= What you should do =
Copy out the entries below in full and exactly.

........

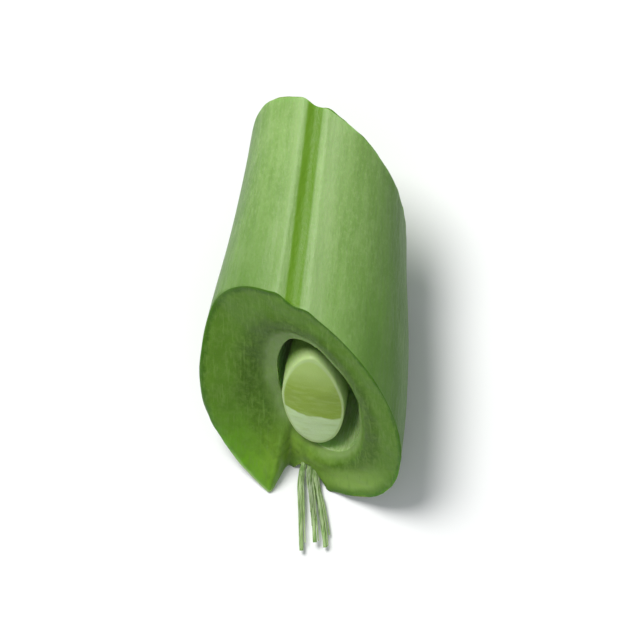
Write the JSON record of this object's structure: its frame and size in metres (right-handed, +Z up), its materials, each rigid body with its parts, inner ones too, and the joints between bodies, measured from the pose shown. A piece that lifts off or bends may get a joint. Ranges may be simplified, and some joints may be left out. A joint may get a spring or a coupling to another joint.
{
  "type": "green bean slice",
  "caption": "Diagonal slice of a fresh green bean pod lying on its suture, with a cut seed in its chamber and loose suture strings.",
  "frame": {"origin": "middle of the slice's box at the surface it lies on", "axes": "+Y along the pod away from the open cut, +X to the right seen from the open cut, +Z up through the upper suture"},
  "size_m": [0.0114, 0.0234, 0.0102],
  "materials": {
    "pod": "satin green skin, moist cut flesh",
    "seed": "moist, slightly glossy",
    "string": "translucent pale fibre"
  },
  "bodies": {
    "root": {"pod": "pod", "seed": "seed", "string_left": "string", "string_middle": "string", "string_right": "string"}
  },
  "joints": []
}
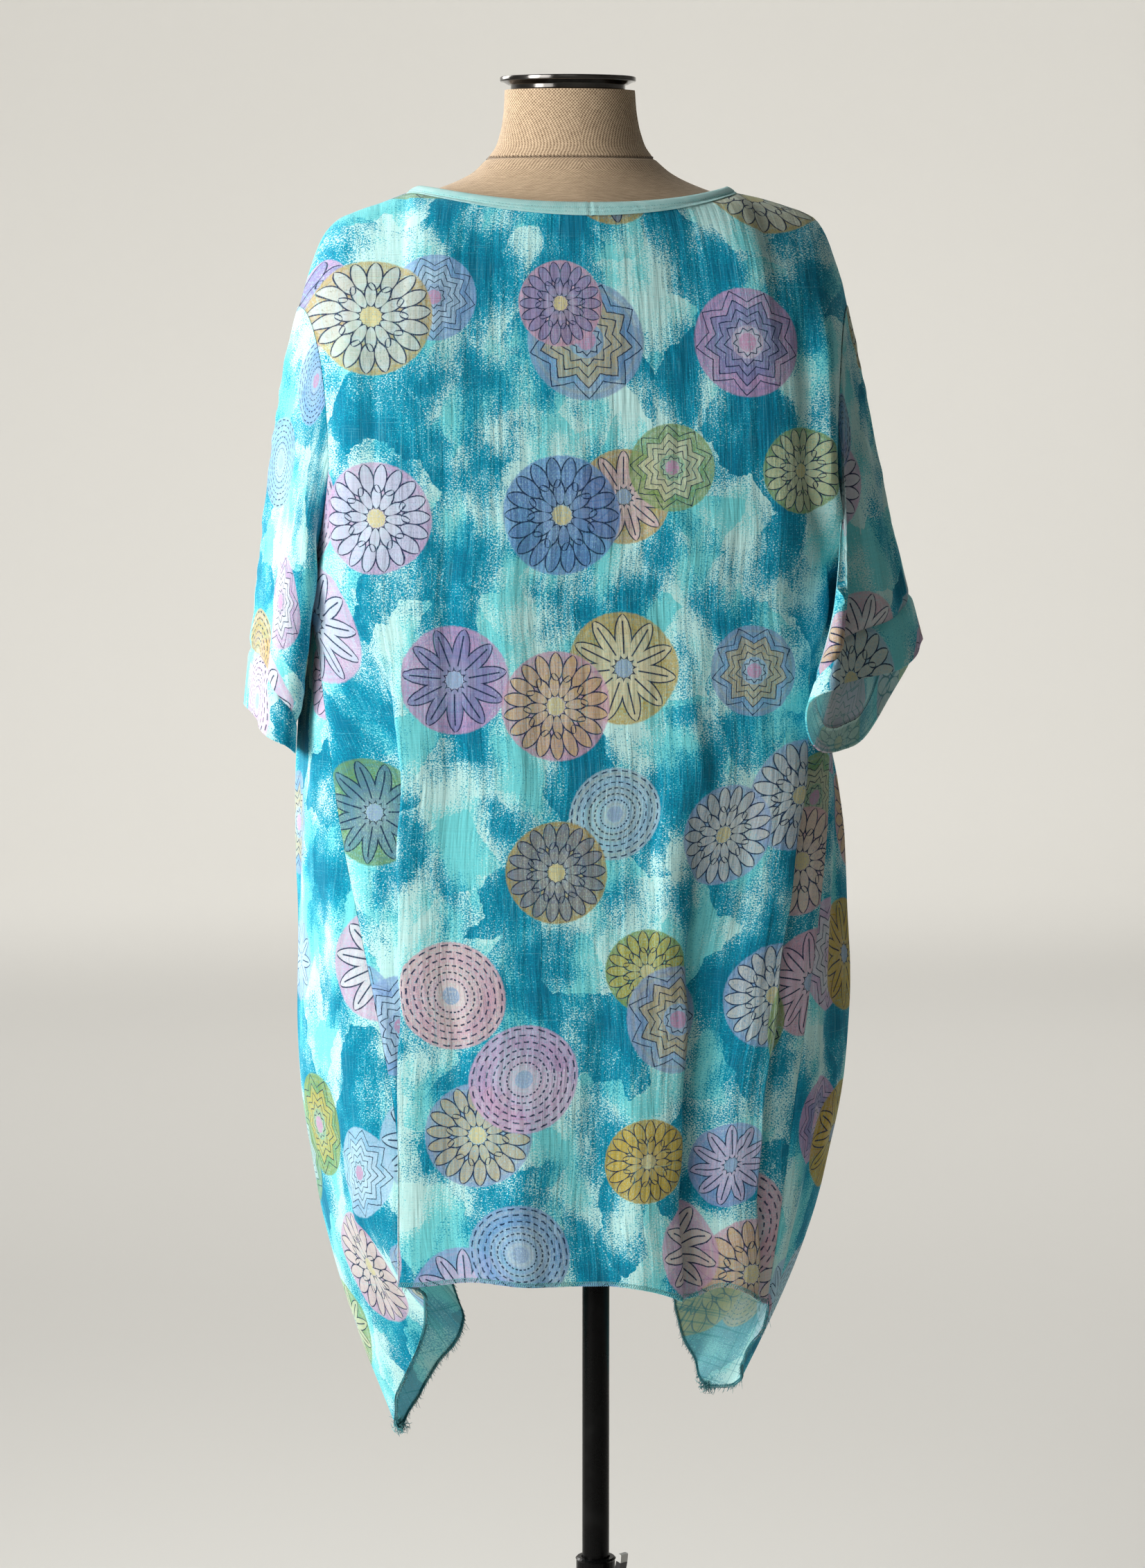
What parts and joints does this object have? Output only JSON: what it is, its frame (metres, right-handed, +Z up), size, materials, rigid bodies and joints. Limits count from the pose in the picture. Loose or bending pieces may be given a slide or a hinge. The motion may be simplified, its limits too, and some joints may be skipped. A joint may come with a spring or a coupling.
{
  "type": "tunic top on a dress form with stand",
  "caption": "Wide short-sleeved tunic top with pointed side panels, worn by a limbless dress form on a height-adjustable pole stand.",
  "frame": {"origin": "middle of the stand base's underside, on the floor, on the pole's axis", "axes": "+Z up; the tunic's front faces -Y and its back +Y, so the wearer's left is +X"},
  "size_m": [0.6192, 0.36, 1.6484],
  "materials": {
    "back": "printed slub cotton",
    "front": "printed slub cotton",
    "side_panel_left": "printed slub cotton",
    "side_panel_right": "printed slub cotton",
    "sleeve_left": "printed slub cotton",
    "sleeve_right": "printed slub cotton",
    "cuff_left": "printed slub cotton",
    "cuff_right": "printed slub cotton",
    "neck_binding": "pale aqua jersey",
    "dress_form": "natural linen",
    "neck_cap": "polished steel",
    "pole": "gloss black",
    "stand_tube": "gloss black",
    "stand_base": "satin black",
    "clamp_bracket": "satin black",
    "clamp_pin": "steel",
    "lever": "satin black",
    "lever_tip": "light grey plastic"
  },
  "bodies": {
    "stand": {"stand_base": "stand_base", "stand_tube": "stand_tube", "clamp_bracket": "clamp_bracket", "clamp_pin": "clamp_pin"},
    "mast": {"pole": "pole", "dress_form": "dress_form", "neck_cap": "neck_cap", "back": "back", "front": "front", "side_panel_left": "side_panel_left", "side_panel_right": "side_panel_right", "sleeve_left": "sleeve_left", "sleeve_right": "sleeve_right", "cuff_left": "cuff_left", "cuff_right": "cuff_right", "neck_binding": "neck_binding"},
    "clamp_lever": {"lever": "lever", "lever_tip": "lever_tip"}
  },
  "joints": [
    {"name": "height_slide", "type": "slide", "parent": "stand", "child": "mast", "axis": [0, 0, 1], "range_m": [-0.06, 0.12]},
    {"name": "clamp_hinge", "type": "hinge", "parent": "stand", "child": "clamp_lever", "pos_m": [-0.01549, 0.02212, 0.266], "axis": [-0.8192, -0.5736, 0], "range_deg": [0, 75]}
  ]
}
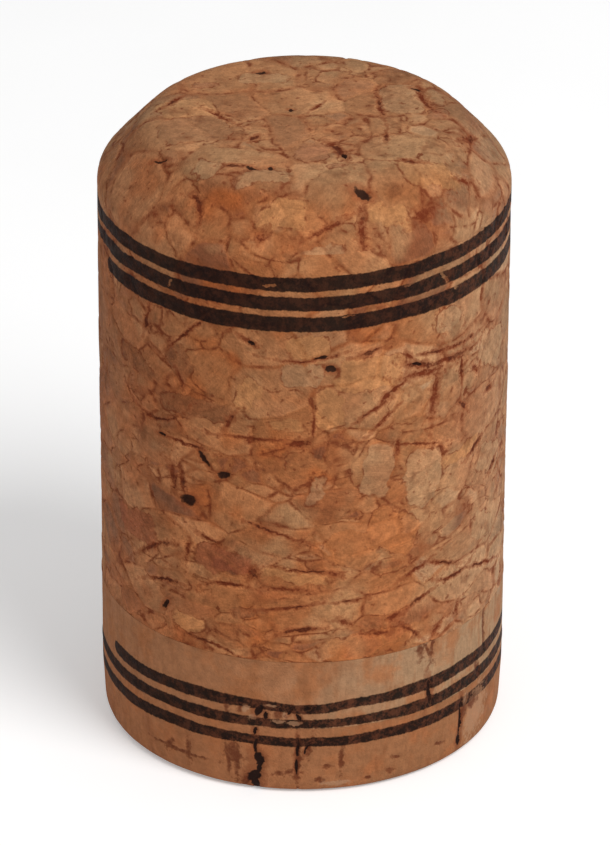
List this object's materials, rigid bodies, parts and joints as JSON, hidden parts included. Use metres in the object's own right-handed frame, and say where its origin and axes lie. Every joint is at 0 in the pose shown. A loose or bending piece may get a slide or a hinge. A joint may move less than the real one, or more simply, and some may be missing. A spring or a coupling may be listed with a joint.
{
  "type": "cork stopper",
  "caption": "Cylindrical cork stopper with a bevelled top, a pressed-granule shank and natural cork discs glued on at the base.",
  "frame": {"origin": "centre of the flat base, on the axis", "axes": "+Z along the stopper's axis, from the natural cork base to the bevelled top; +Y away from the side that shows in the main view; +X to its right"},
  "size_m": [0.0304, 0.0304, 0.0485],
  "materials": {
    "agglomerated_cork": "matt pressed cork granules with two groups of dark printed rings",
    "natural_cork_pale": "matt sanded natural cork, pale, with dark printed rings",
    "natural_cork_tan": "matt sanded natural cork, tan, with dark pores and one printed ring"
  },
  "bodies": {
    "root": {"agglomerated_shank": "agglomerated_cork", "inner_disc": "natural_cork_pale", "outer_disc": "natural_cork_tan"}
  },
  "joints": []
}
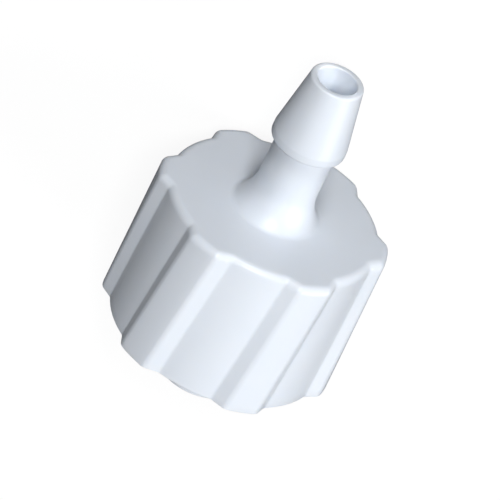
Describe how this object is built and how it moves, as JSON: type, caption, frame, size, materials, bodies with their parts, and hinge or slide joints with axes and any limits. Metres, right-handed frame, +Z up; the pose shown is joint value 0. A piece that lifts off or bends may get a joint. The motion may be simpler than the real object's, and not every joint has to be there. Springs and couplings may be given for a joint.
{
  "type": "luer to hose barb fitting",
  "caption": "One-piece moulded plastic fitting: a male luer cone in a ribbed lock ring at one end, a hose barb for soft tubing at the other, and a passage right through.",
  "frame": {"origin": "centre of the luer tip's end face, on the fitting's axis", "axes": "+X along the fitting's axis from the luer tip to the barb, +Z up as the fitting lies on two neighbouring ribs of its lock ring, +Y level and square to both"},
  "size_m": [0.0177, 0.0112, 0.0106],
  "materials": {
    "white_plastic": "satin"
  },
  "bodies": {
    "root": {"luer_barb_fitting": "white_plastic"}
  },
  "joints": []
}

........

= Solution for this problem =
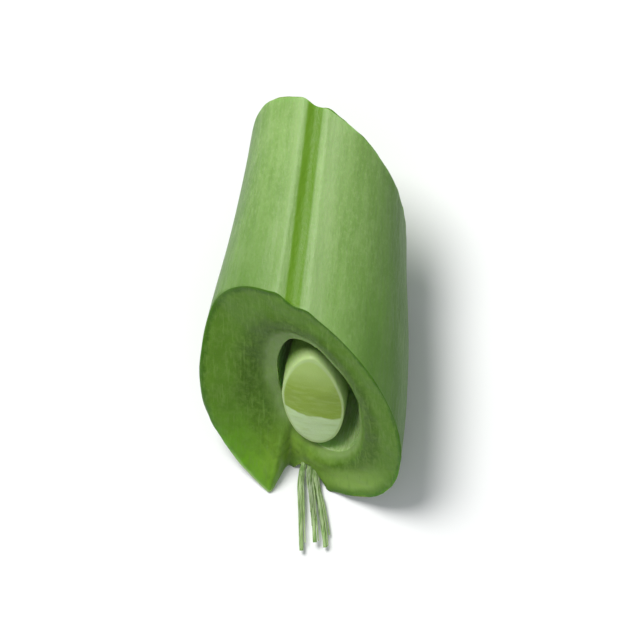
Write the JSON record of this object's structure: its frame and size in metres (right-handed, +Z up), its materials, each rigid body with its parts, inner ones too, and the joints between bodies, measured from the pose shown. A piece that lifts off or bends may get a joint. Ranges may be simplified, and some joints may be left out. A joint may get a spring or a coupling to another joint.
{
  "type": "green bean slice",
  "caption": "Diagonal slice of a fresh green bean pod lying on its suture, with a cut seed in its chamber and loose suture strings.",
  "frame": {"origin": "middle of the slice's box at the surface it lies on", "axes": "+Y along the pod away from the open cut, +X to the right seen from the open cut, +Z up through the upper suture"},
  "size_m": [0.0114, 0.0234, 0.0102],
  "materials": {
    "pod": "satin green skin, moist cut flesh",
    "seed": "moist, slightly glossy",
    "string": "translucent pale fibre"
  },
  "bodies": {
    "root": {"pod": "pod", "seed": "seed", "string_left": "string", "string_middle": "string", "string_right": "string"}
  },
  "joints": []
}
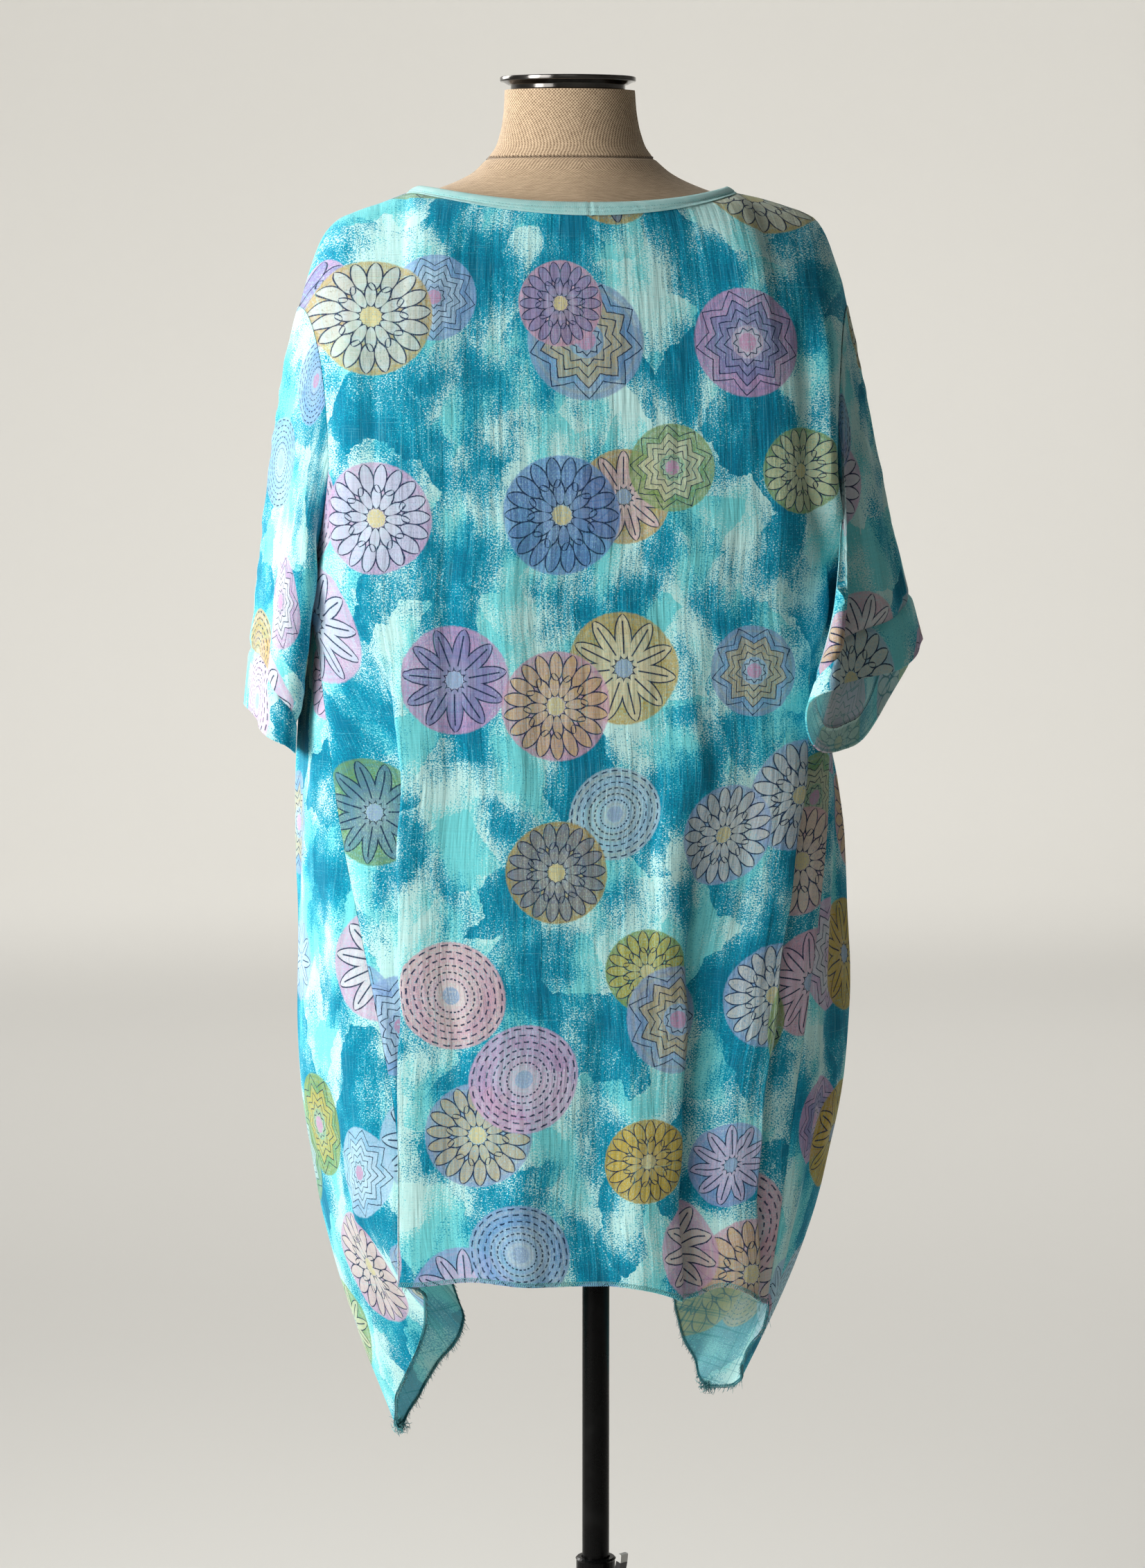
What parts and joints does this object have? Output only JSON: what it is, its frame (metres, right-handed, +Z up), size, materials, rigid bodies and joints. Limits count from the pose in the picture. Loose or bending pieces may be given a slide or a hinge. The motion may be simplified, its limits too, and some joints may be skipped. A joint may come with a spring or a coupling.
{
  "type": "tunic top on a dress form with stand",
  "caption": "Wide short-sleeved tunic top with pointed side panels, worn by a limbless dress form on a height-adjustable pole stand.",
  "frame": {"origin": "middle of the stand base's underside, on the floor, on the pole's axis", "axes": "+Z up; the tunic's front faces -Y and its back +Y, so the wearer's left is +X"},
  "size_m": [0.6192, 0.36, 1.6484],
  "materials": {
    "back": "printed slub cotton",
    "front": "printed slub cotton",
    "side_panel_left": "printed slub cotton",
    "side_panel_right": "printed slub cotton",
    "sleeve_left": "printed slub cotton",
    "sleeve_right": "printed slub cotton",
    "cuff_left": "printed slub cotton",
    "cuff_right": "printed slub cotton",
    "neck_binding": "pale aqua jersey",
    "dress_form": "natural linen",
    "neck_cap": "polished steel",
    "pole": "gloss black",
    "stand_tube": "gloss black",
    "stand_base": "satin black",
    "clamp_bracket": "satin black",
    "clamp_pin": "steel",
    "lever": "satin black",
    "lever_tip": "light grey plastic"
  },
  "bodies": {
    "stand": {"stand_base": "stand_base", "stand_tube": "stand_tube", "clamp_bracket": "clamp_bracket", "clamp_pin": "clamp_pin"},
    "mast": {"pole": "pole", "dress_form": "dress_form", "neck_cap": "neck_cap", "back": "back", "front": "front", "side_panel_left": "side_panel_left", "side_panel_right": "side_panel_right", "sleeve_left": "sleeve_left", "sleeve_right": "sleeve_right", "cuff_left": "cuff_left", "cuff_right": "cuff_right", "neck_binding": "neck_binding"},
    "clamp_lever": {"lever": "lever", "lever_tip": "lever_tip"}
  },
  "joints": [
    {"name": "height_slide", "type": "slide", "parent": "stand", "child": "mast", "axis": [0, 0, 1], "range_m": [-0.06, 0.12]},
    {"name": "clamp_hinge", "type": "hinge", "parent": "stand", "child": "clamp_lever", "pos_m": [-0.01549, 0.02212, 0.266], "axis": [-0.8192, -0.5736, 0], "range_deg": [0, 75]}
  ]
}
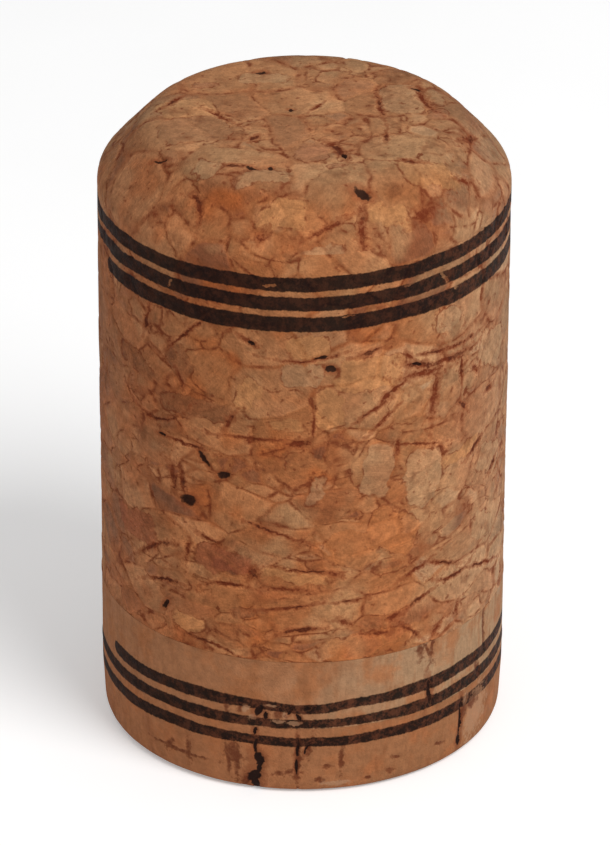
List this object's materials, rigid bodies, parts and joints as JSON, hidden parts included. Use metres in the object's own right-handed frame, and say where its origin and axes lie. Every joint is at 0 in the pose shown. A loose or bending piece may get a slide or a hinge. A joint may move less than the real one, or more simply, and some may be missing. A spring or a coupling may be listed with a joint.
{
  "type": "cork stopper",
  "caption": "Cylindrical cork stopper with a bevelled top, a pressed-granule shank and natural cork discs glued on at the base.",
  "frame": {"origin": "centre of the flat base, on the axis", "axes": "+Z along the stopper's axis, from the natural cork base to the bevelled top; +Y away from the side that shows in the main view; +X to its right"},
  "size_m": [0.0304, 0.0304, 0.0485],
  "materials": {
    "agglomerated_cork": "matt pressed cork granules with two groups of dark printed rings",
    "natural_cork_pale": "matt sanded natural cork, pale, with dark printed rings",
    "natural_cork_tan": "matt sanded natural cork, tan, with dark pores and one printed ring"
  },
  "bodies": {
    "root": {"agglomerated_shank": "agglomerated_cork", "inner_disc": "natural_cork_pale", "outer_disc": "natural_cork_tan"}
  },
  "joints": []
}
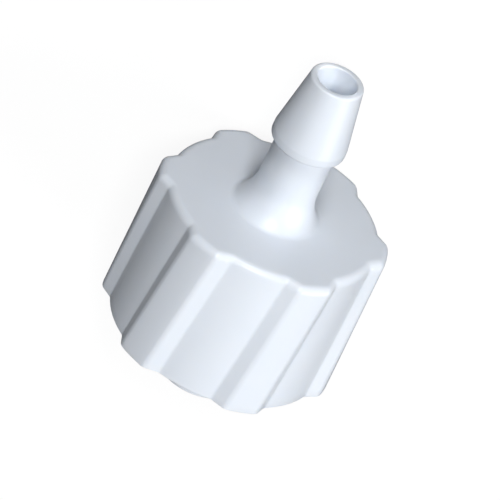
Describe how this object is built and how it moves, as JSON: type, caption, frame, size, materials, bodies with their parts, and hinge or slide joints with axes and any limits. Metres, right-handed frame, +Z up; the pose shown is joint value 0. A piece that lifts off or bends may get a joint. The motion may be simpler than the real object's, and not every joint has to be there. Springs and couplings may be given for a joint.
{
  "type": "luer to hose barb fitting",
  "caption": "One-piece moulded plastic fitting: a male luer cone in a ribbed lock ring at one end, a hose barb for soft tubing at the other, and a passage right through.",
  "frame": {"origin": "centre of the luer tip's end face, on the fitting's axis", "axes": "+X along the fitting's axis from the luer tip to the barb, +Z up as the fitting lies on two neighbouring ribs of its lock ring, +Y level and square to both"},
  "size_m": [0.0177, 0.0112, 0.0106],
  "materials": {
    "white_plastic": "satin"
  },
  "bodies": {
    "root": {"luer_barb_fitting": "white_plastic"}
  },
  "joints": []
}